Trump: The iPhone will be built in Wisconsin

President Donald Trump has doubled down on his claim that Apple will be manufacturing the iPhone in the U.S. once its Taiwanese contractor, Foxconn Electronics, opens its factory in Wisconsin.

"Now we need people because they're going to have thousands of people working, it's going to be a—you know—that's the company that makes the Apple iPhone," the president told Wall Street Journal reporters in a wide-ranging interview last week. "They're going to build them here, they're going to build other things here too.”

In July, an arrangement was announced with the manufacturer, which said that it would spend $10 billion to build a flat-screen factory in the Badger State, to be completed in the 2020 timeframe—in return for $4 billion in state tax incentives and other “sweeteners” over 15 years.

In return, Foxconn and the state have said that investment will support the creation of 3,000 jobs initially (plus the 10,000 short-term construction jobs created to build the plant). Eventually, the goal would be to support 13,000 direct jobs, the vendor said, and up to 22,000 indirect jobs for businesses that could crop up around the campus.

Yet as for building the iPhone in Wisconsin, there has been no definitive statement of plans by Foxconn to produce iPhone screens there, although the manufacturer has not thrown cold water on the idea with a denial, either. Apple has also been mum on the speculation.

However, even if Foxconn could make iPhone screens stateside at a cheaper labor and production cost than it already enjoys in Taiwan, there is the question of whether it would make economic sense for Apple to ship the screens back to Asia to be inserted into its overall manufacturing supply chain before re-importing the finished phones to the domestic market. Foxconn, of course, does not produce the entire handset on its own—the production process spans many factories and stakeholders on both sides of the Pacific.

That uncertainty is dulling some of the optimism for the project, as are other aspects of the deal. Detractors say that Foxconn is a company with a track record not delivering: In 2013 it announced plans to build a $30 million plant in Pennsylvania that never came to fruition; there are similar abandoned deals on the books in Brazil, India and Indonesia from the past few years. Also, it has a high interest in automation, which opponents say could limit the amount of actual job creation that Wisconsin sees.
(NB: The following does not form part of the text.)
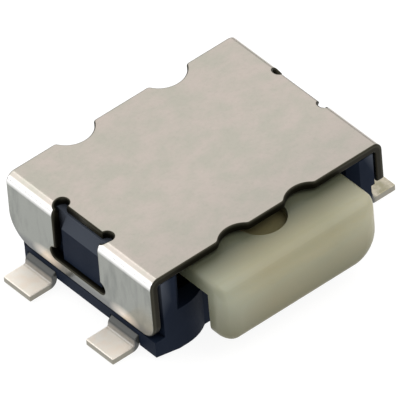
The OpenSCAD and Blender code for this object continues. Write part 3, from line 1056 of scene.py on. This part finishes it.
studio = {
    "floorSize": 400,
    "floorBelow": 0.02,           # clear of the underside, so that the two never mix
    "floorColours": ((0.16, 0.16, 0.16), (0.1576, 0.1576, 0.1576)),
    "floorClouds": {"scale": 0.2, "detail": 2},
    "floorRoughness": 0.6,
    "floorGlow": 0.9,             # the table is lit from below
    "world": 0.6,
    "worldColour": (1, 0.985, 0.965),
    "lights": (
        # name, direction from the object, distance, size, light that falls on the object, colour
        ("rearLeftPanel", (-0.50, 0.58, 0.64), 60, 72, 0.52, (1, 1, 1)),
        ("rearPanel", (0.44, 0.59, 0.67), 90, 84, 0.155, (1, 0.985, 0.965)),
        ("frontPanel", (0.43, -0.42, 0.80), 80, 60, 0.42, (1, 0.98, 0.95)),
    ),
}


def layFloor():
    half, low = studio["floorSize"] / 2 * mm, -studio["floorBelow"] * mm
    corners = [(-half, -half, low), (half, -half, low), (half, half, low), (-half, half, low)]
    mesh = bpy.data.meshes.new("floor")
    mesh.from_pydata(corners, [], [(0, 1, 2, 3)])
    finish, tree, shader = newFinish("paleBoard")
    clouds = pattern(tree, objectMillimetres(tree), **studio["floorClouds"])
    feed(tree, shader.inputs["Base Color"], blendColours(tree, clouds, *studio["floorColours"]))
    feed(tree, shader.inputs["Roughness"], studio["floorRoughness"])
    feed(tree, shader.inputs["Emission Strength"], studio["floorGlow"])
    feed(tree, shader.inputs["Emission Color"], (1, 1, 1, 1))
    mesh.materials.append(finish)
    addToScene("floor", mesh)


def hangLight(name, direction, distance, size, falling, colour):
    data = bpy.data.lights.new(name, "AREA")
    data.shape = "SQUARE"
    data.size = size * mm
    data.energy = falling * (math.pi * distance * mm) ** 2
    data.color = colour
    lamp = addToScene(name, data)
    towards = Vector(direction).normalized()
    lamp.location = towards * distance * mm
    lamp.rotation_euler = towards.to_track_quat("Z", "Y").to_euler()


def lightWorld():
    world = bpy.data.worlds.new("studio")
    world.use_nodes = True
    sky = world.node_tree.nodes["Background"]
    sky.inputs["Color"].default_value = (*studio["worldColour"], 1)
    sky.inputs["Strength"].default_value = studio["world"]
    bpy.context.scene.world = world
    bpy.context.scene.view_settings.view_transform = "Standard"


layFloor()
for light in studio["lights"]:
    hangLight(*light)
lightWorld()
print("studio lit")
Further, the massive incentive plan has stirred controversy and is expected to be a main issue in this year's gubernatorial race. Aside from the tax breaks—which Wisconsin does not expect to recoup until 2043—Wisconsin will allow the manufacturer to avoid state environmental rules and oversight; it also plans to pay for millions in additional road improvements; and, it said it would buy the land for the factory and give it to Foxconn for free. The state plans to take the land by eminent domain, which has drawn a lawsuit from outraged property owners.

Nonetheless, Trump remains bullish: “The head of Foxconn, you know he's a friend of mine. He's only moving there because of me," he told the WSJ, thus taking full ownership of the deal.